The vigour and vitality that come with the new year are certainly high but the exhilarating emotion around it has subsided. As we close the first week of 2024 with tenacity and verve, I pat my back for keeping up with the resolutions. Like most of us, I have reset my workout goals, even in the freezing spell I walk an extra mile to gauge fitness. Since the past week, I have started to smile disdainfully at gajar ka halwa. I don’t eat it anymore. For me, it’s a sacrifice of the highest order.
New year is supposed to be a new you. It’s the only beacon of light that we believe would turn things around in our favour. The most commonly made resolutions ever since the evolution of mankind are; exercise, lose weight, read more, eat healthy, quit smoking, quit drinking, quit sugar, get organized, save money, and develop a hobby. If you have not made any of these resolutions, then my dear you should be second-guessing your productive existence in 2024.
The year has just started, so don’t cancel yourself. Research indicates that only 10 percent of people are able to stick to their New Year's resolutions. Most of them give up after one to six weeks.
Why is it difficult to stick to resolutions?
It's okay to be nonplussed about this as intentions are always right and true to heart. Only heaven above us knows how religiously we want to take up resolutions with increased depth and intensity for at least 300 days in the year, why does all of a sudden it goes out of whack? Maybe there is no mechanism of accountability built into them. The question holds an implicit challenge for some wounding realisation to take place.
The enormity of trying to become more is not restricted to the first few weeks of the year so why do we become incapable of moving the tectonic plates of our old existence and old habits? While we are shifting a tiny wee bit – life happens and amid a smattering of self-applause and improvement, the possibility of discontinuing resolutions is rich and various.
The unmendable will persist and it might leave you weary with unexpressed emotion and lack of motivation.

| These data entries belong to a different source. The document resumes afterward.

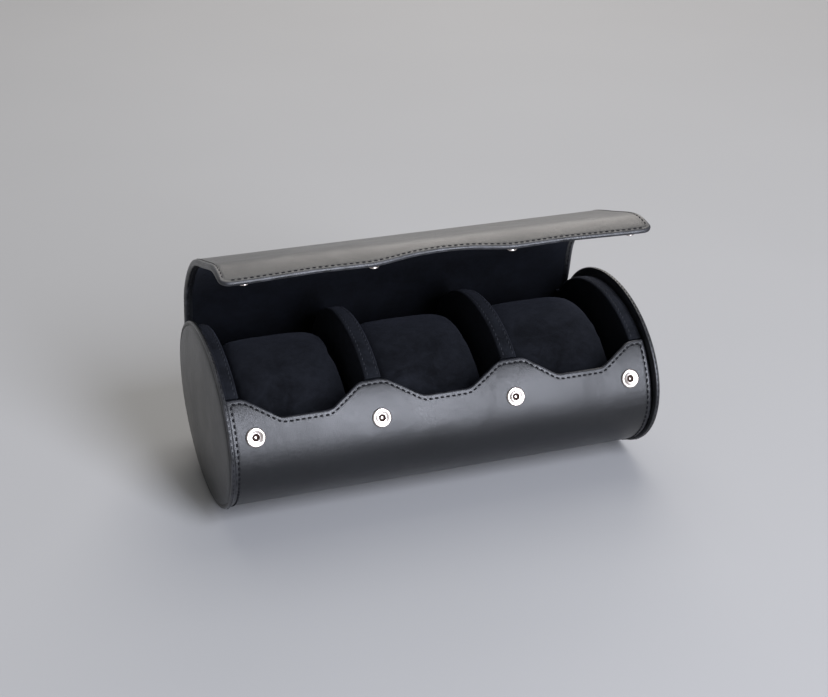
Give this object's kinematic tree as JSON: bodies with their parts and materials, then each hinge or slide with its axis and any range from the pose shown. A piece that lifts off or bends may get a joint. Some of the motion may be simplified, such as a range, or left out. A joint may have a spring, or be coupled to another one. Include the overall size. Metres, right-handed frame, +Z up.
{
  "type": "watch travel case",
  "caption": "Oval leather travel roll for wristwatches, with cushioned bays, suede walls and a hinged lid that folds over and snaps shut.",
  "frame": {"origin": "middle of the flat strip underneath that the roll stands on", "axes": "+X along the roll, +Y to the back where the lid is hinged, +Z up"},
  "size_m": [0.2886, 0.1571, 0.1728],
  "materials": {
    "leather": "smooth, satin",
    "board": "plain fibreboard",
    "suede": "napped suede",
    "cushion": "napped suede over foam",
    "nickel": "polished"
  },
  "bodies": {
    "trough": {"left_cap_board": "board", "left_cap_leather": "leather", "left_cap_rim": "leather", "left_divider_core": "board", "left_divider_left_face": "suede", "left_divider_right_face": "suede", "left_divider_rim_band": "leather", "left_end_wall_core": "board", "left_end_wall_right_face": "suede", "left_end_wall_rim_band": "leather", "right_cap_board": "board", "right_cap_leather": "leather", "right_cap_rim": "leather", "right_divider_core": "board", "right_divider_left_face": "suede", "right_divider_right_face": "suede", "right_divider_rim_band": "leather", "right_end_wall_core": "board", "right_end_wall_left_face": "suede", "right_end_wall_rim_band": "leather", "snap_socket_far_left": "nickel", "snap_socket_far_right": "nickel", "snap_socket_left": "nickel", "snap_socket_right": "nickel", "trough_board": "board", "trough_leather": "leather", "trough_lining": "suede"},
    "lid": {"lid_board": "board", "lid_leather": "leather", "lid_lining": "suede"},
    "flap": {"flap_board": "board", "flap_leather": "leather", "flap_lining": "suede", "snap_stud_far_left": "nickel", "snap_stud_far_right": "nickel", "snap_stud_left": "nickel", "snap_stud_right": "nickel"},
    "left_cushion": {"left_cushion": "cushion"},
    "middle_cushion": {"middle_cushion": "cushion"},
    "right_cushion": {"right_cushion": "cushion"}
  },
  "joints": [
    {"name": "lid_hinge", "type": "hinge", "parent": "trough", "child": "lid", "pos_m": [0, 0.07064, 0.08085], "axis": [-1, 0, 0], "range_deg": [-33.5, 61.5]},
    {"name": "flap_fold", "type": "hinge", "parent": "lid", "child": "flap", "pos_m": [0, -0.00889, 0.16415], "axis": [-1, 0, 0], "range_deg": [-20.5, 19.5]},
    {"name": "left_cushion_lift", "type": "slide", "parent": "trough", "child": "left_cushion", "axis": [0, 0, 1], "range_m": [0, 0.038]},
    {"name": "middle_cushion_lift", "type": "slide", "parent": "trough", "child": "middle_cushion", "axis": [0, 0, 1], "range_m": [0, 0.038]},
    {"name": "right_cushion_lift", "type": "slide", "parent": "trough", "child": "right_cushion", "axis": [0, 0, 1], "range_m": [0, 0.038]}
  ]
}
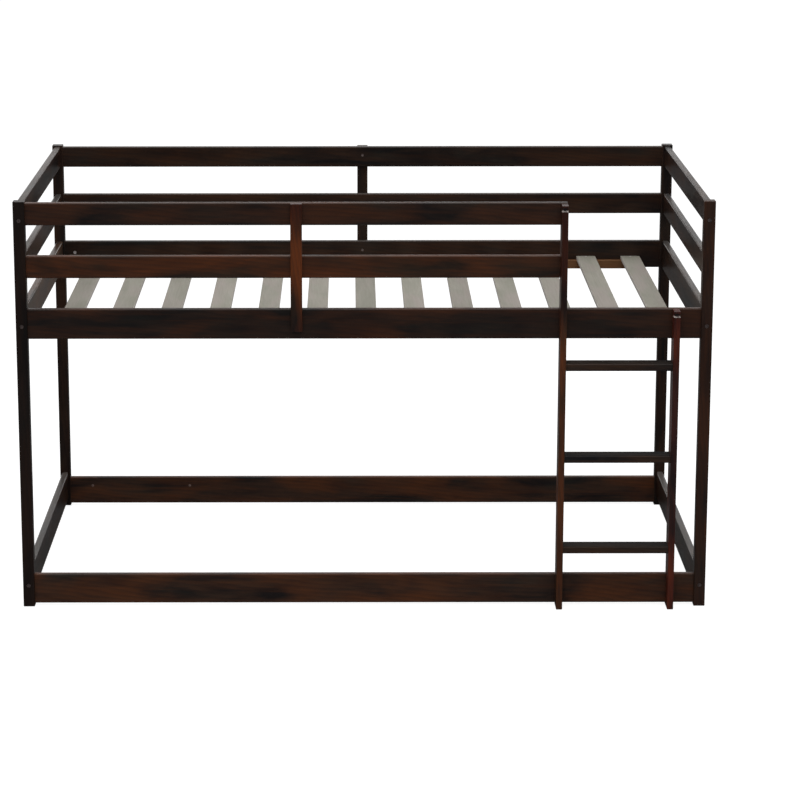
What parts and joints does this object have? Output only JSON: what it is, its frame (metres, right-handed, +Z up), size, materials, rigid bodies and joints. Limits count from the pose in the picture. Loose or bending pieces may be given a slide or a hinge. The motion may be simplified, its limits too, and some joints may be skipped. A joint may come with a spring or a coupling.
{
  "type": "bunk bed with ladder",
  "caption": "Low bunk bed of dark-stained boards: slatted upper deck with guard rails, open floor-level frame below, front ladder.",
  "frame": {"origin": "on the floor at the centre of the whole object's footprint, ladder and back guard support included", "axes": "+X along the bed from the left end to the right end as seen from the ladder side, +Y from the ladder side to the back, +Z up"},
  "size_m": [1.99, 1.103, 1.2],
  "materials": {
    "espresso_wood": "espresso stain under satin lacquer",
    "slat_wood": "planed bare softwood, greyed",
    "ledger_wood": "planed bare wood with a thin brown stain",
    "dark_steel": "bronze-black oxide",
    "zinc_steel": "bright zinc plate",
    "dowel_wood": "plain turned beech"
  },
  "bodies": {
    "root": {"post_front_left": "espresso_wood", "post_front_right": "espresso_wood", "post_back_left": "espresso_wood", "post_back_right": "espresso_wood", "end_rail_left_top": "espresso_wood", "end_rail_left_middle": "espresso_wood", "end_rail_left_bed": "espresso_wood", "end_rail_left_floor": "espresso_wood", "end_rail_right_top": "espresso_wood", "end_rail_right_middle": "espresso_wood", "end_rail_right_bed": "espresso_wood", "end_rail_right_floor": "espresso_wood", "guard_rail_front_top": "espresso_wood", "guard_rail_front_middle": "espresso_wood", "side_rail_front": "espresso_wood", "floor_rail_front": "espresso_wood", "guard_rail_back_top": "espresso_wood", "guard_rail_back_middle": "espresso_wood", "side_rail_back": "espresso_wood", "floor_rail_back": "espresso_wood", "guard_support_front": "espresso_wood", "guard_support_back": "espresso_wood", "ladder_stile_left": "espresso_wood", "ladder_stile_right": "espresso_wood", "ladder_rung_bottom": "espresso_wood", "ladder_rung_middle": "espresso_wood", "ladder_rung_top": "espresso_wood", "slat_01": "slat_wood", "slat_02": "slat_wood", "slat_03": "slat_wood", "slat_04": "slat_wood", "slat_05": "slat_wood", "slat_06": "slat_wood", "slat_07": "slat_wood", "slat_08": "slat_wood", "slat_09": "slat_wood", "slat_10": "slat_wood", "slat_11": "slat_wood", "slat_12": "slat_wood", "slat_13": "slat_wood", "slat_ledger_front": "ledger_wood", "slat_ledger_back": "ledger_wood", "end_rail_bolts": "dark_steel", "long_rail_bolts": "dark_steel", "support_screws": "dark_steel", "ladder_bolts": "dark_steel", "ladder_screws": "dark_steel", "rung_screws": "dark_steel", "end_rail_barrel_nuts": "zinc_steel", "long_rail_barrel_nuts": "zinc_steel", "ladder_inserts": "zinc_steel", "ledger_screws": "zinc_steel", "slat_screws": "zinc_steel", "rail_dowels": "dowel_wood", "rung_dowels": "dowel_wood"}
  },
  "joints": []
}
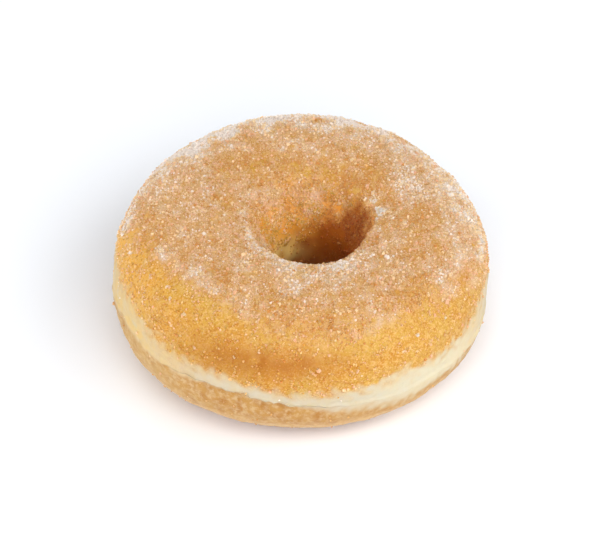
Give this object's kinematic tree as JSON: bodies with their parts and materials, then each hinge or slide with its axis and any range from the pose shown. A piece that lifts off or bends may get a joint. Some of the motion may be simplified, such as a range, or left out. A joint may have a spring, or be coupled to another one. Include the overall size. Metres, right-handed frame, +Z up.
{
  "type": "sugar doughnut",
  "caption": "Yeast-raised ring doughnut, fried golden with a pale band round its side and rolled in granulated sugar.",
  "frame": {"origin": "on the table, under the middle of the ring's bounding box", "axes": "+Z up as the doughnut lies; -Y towards the side where the pale band juts out over the lower crust"},
  "size_m": [0.0912, 0.0932, 0.0382],
  "materials": {
    "fried_dough": "satin",
    "granulated_sugar": "crystalline"
  },
  "bodies": {
    "root": {"doughnut_ring": "fried_dough"}
  },
  "joints": []
}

It’s important to move beyond the guilt of breaking a resolution. As they say, “Resolutions are meant to be broken.” You aren’t gliding aimlessly through the rest of the year. Right? If the year that has just begun looks stale, I apologize. Try not to take any guff. Maybe the change in the date of the calendar was never about resolutions but reminders. Reminders, resolutions or realisations – whatever you might call them operate on a fundamental principle to work on a happier and healthier version of ourselves. Our whole being in no specific order, is compartmentalised into family, work, finance, and health. Small yet significant progress in all these areas will probably give a holistic meaning to the year.
My list of realisations comes in handy
1) Being 100 percent at the moment helps. It makes you more effective. Consistency in efforts will eventually snowball into something big. If you skip days, it makes you less consistent.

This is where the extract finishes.